The following tasks can be configured per domain:
- Creation of TAXII service profiles
- Choose a Discovery service configuration
- Choose a Collection service configuration
- Assign roles to users and groups of users
- Creation of threat intelligence sources
- Configure the REST service that supplies the threat intel information
- Schedule the download of threat intel information
- Choose threat details information to assign to the source
- Creation of attack mode/methods (manual)
- Source, malware type, attack mechanism, threat actor type, description, handling,
intended effect, first seen, last seen
- Related indicators, child attack mode/method, associated security incidents
Note: Attack
modes/methods are auto-created from the threat feed sources as well.
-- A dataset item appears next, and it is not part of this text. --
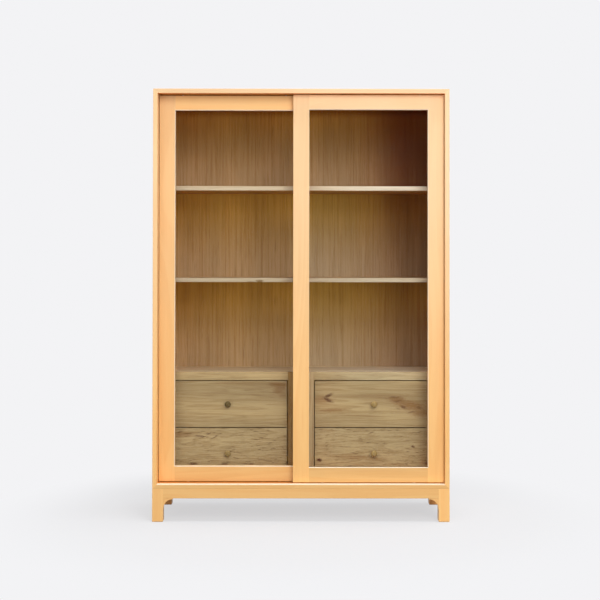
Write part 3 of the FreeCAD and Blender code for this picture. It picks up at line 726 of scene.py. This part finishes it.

- Setting default lists for the following threat information categories:
- Attack mechanisms
- Discovery methods
- Feeds
- Indicator types
- Intended effects
- Notifications
- Observable types
- Rate limit definitions
- Threat actor types
- Attack motivations
- Infrastructure types
- Malware capabilities
- Malware types
- Report types
- Threat actor roles
- Tool types
How tenant domains manage their own application data
- Tenant domain owners can create their own TAXII service profiles.
- Tenant domain owners can create their own threat intelligence sources.
- Tenant domain owners can create their own attack mode/methods.
- Tenant domain owners can create their own default lists for threat information
categories.
Note: Business logic and processes enable threat intelligence source download schedules to
be domain separated by instance owner.